# EVE Online



## Eradius Lore (Jul 27, 2005)

Probably the best online game i have ever played, the game is set far in the future, in a Galaxy called EVE. your a spaceship captain, although you can be the boss of a corporation, but it costs a lot. You can do anything on the game, mining, bounty hunting (you can place bounties as well), space combat, courier missions, etc. there are 4 races to chose from the Caldari, Amarr, Minmatar and Gallente. Each with completely different styles of ships. the best thing about the game apart from having 6000 people playing with you online, is the scale of the game. you have a solar system which is 10 light years square, full with planets, places to dock and stargates, that’s just the solar system though, there is a galaxy map you can look at which has thousands of star systems on it and yes you can go to all of them, every single star system in the whole galaxy is accessible, it must be the biggest game i have ever seen in my life, also there are a lot of corporations you can join, so the game as far as i can see is endless.

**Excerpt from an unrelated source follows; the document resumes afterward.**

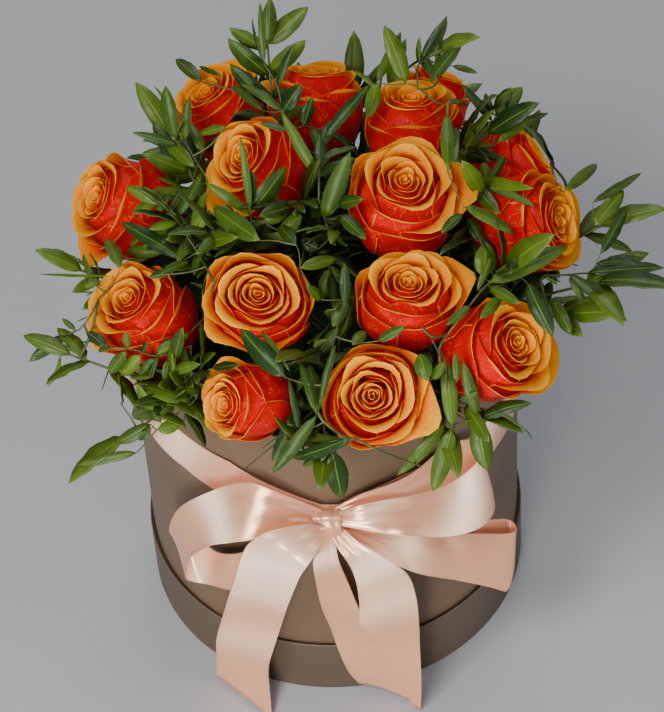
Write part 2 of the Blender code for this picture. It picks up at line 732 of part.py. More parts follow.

this is the home page, if i where u i would sign up and download the game (500mb), you have to pay, but if you look around online you will find a 14 day pass for EVE-online

http://www.eve-online.com/


----------



## gigi (Oct 4, 2005)

I'm going to start playing this game soon. I want to mainly be a guns blazing type of character. Anyone have any tips for me?


----------



## bendoran (Oct 10, 2005)

http://www.mmodig.com/?p=155

another tale of duplicity in EVE, and its a doowzie!!!!


----------



## mikeo (Oct 10, 2005)

The only person I know who's playing it appears to have pretty much lost his entire life to it. I'm a bit wary...


----------



## AmonRa (Oct 10, 2005)

i played it very briefly, and yes, its an amazingly beutiful game with a nice concept...
.... but INCREDIBLY boring. the noob tutor bit at the begging is stupid and hard to get into ... andalot of the time u spend just flying through space


----------



## Eradius Lore (Oct 11, 2005)

that is true most of the time i am reading a book because it takes ages to go anyware


----------